Thanks for all the responses. Many of you have identified a third strategy, namely that the parents pay for everything except for some small amount (books or spending money for example). Others have identified concerns with the first two strategies. Based on your responses, some follow up thoughts on each of the strategies:
Strategy 1 – Cost Sharing (by a defined percentage)
This is the strategy we’ve been using, in our case 2/3 parents and 1/3 student. So far, no one else has said they use this strategy. That surprises me. Has anyone else used it and, if so, do you think it was successful?
One concern about this strategy that was mentioned is that it can burden a student with debt after graduation. In our case, we ran the numbers in advance to determine that even if S17 went to the most expensive college with no merit aid, his total loan amount after four years would likely be in the range of the loans both of his parents started off with after four years (inflation adjusted), provided the student worked over the summer. In the case of S17, merit aid has helped reduce that loan amount.
Another consideration is what field the student is going into and what salary can be reasonably anticipated. In the case of S17, judging by the starting salaries of recent grads from his college in his major, he could quite possibly start straight out of college at a higher salary than either of his parents have ever made. That eases any guilt we might have about burdening him with debt. And, if S17 suddenly changes course and goes into a low paying field, we can always consider reducing the loan. I agree with @roethlisburger , you should never loan money to a student that you can’t afford not to have paid back.
Strategy 2 – Capping the Parent Contribution (tied to public flagship costs or based on what one can afford)
This seems to be the most common approach among replies whether full pay or not. If a family is not full pay, there is really no choice. One concern raised is that Strategy 2 strongly incentivizes the student to pick a lower cost college. It sounds like many of the kids of respondents that used that strategy did in fact pick colleges at the cost point of the cap or below. The two people I know that used this approach (both full pay) also had kids that picked colleges at or below the cost point of the cap. I was worried about providing that incentive for S17 since I am biased toward smaller, private LACs.

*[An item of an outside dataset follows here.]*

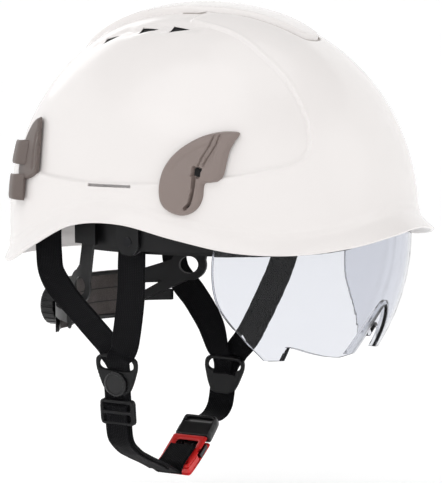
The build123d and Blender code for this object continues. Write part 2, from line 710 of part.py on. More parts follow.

One could argue that Strategy 1 also incentivizes lower cost schools. I suppose it does, but in a greatly reduced fashion compared to Strategy 2. Plus, we wanted our kids not to be oblivious to costs. Interestingly, S17 had an unanticipated perspective. How could he maximize the parental contribution? By going to the most expensive school. I agree that parents should think about the incentives they are setting up in selecting a strategy and make sure those incentives align with their values.
Strategy 3 – Parents Pay For Almost Everything (except for small things in some cases like books or spending money)
Many of you are using this strategy and make compelling arguments for it. It allows a student to focus on their studies and not worry so much about working during the school year or selecting a summer job based money. A lot of you are very proud your children are graduating without debt.
I see a lot of merit with this strategy. I also see merit in more student financial participation. People place higher value on things they personally help pay for. There is also a big difference among full pay families. If a family’s EFC is twice or more the cost of all their kids in school, the full pay strategy is easier to select than if the family’s EFC is exactly the cost of all their kids in school.
Are there any other strategies that fall outside these three?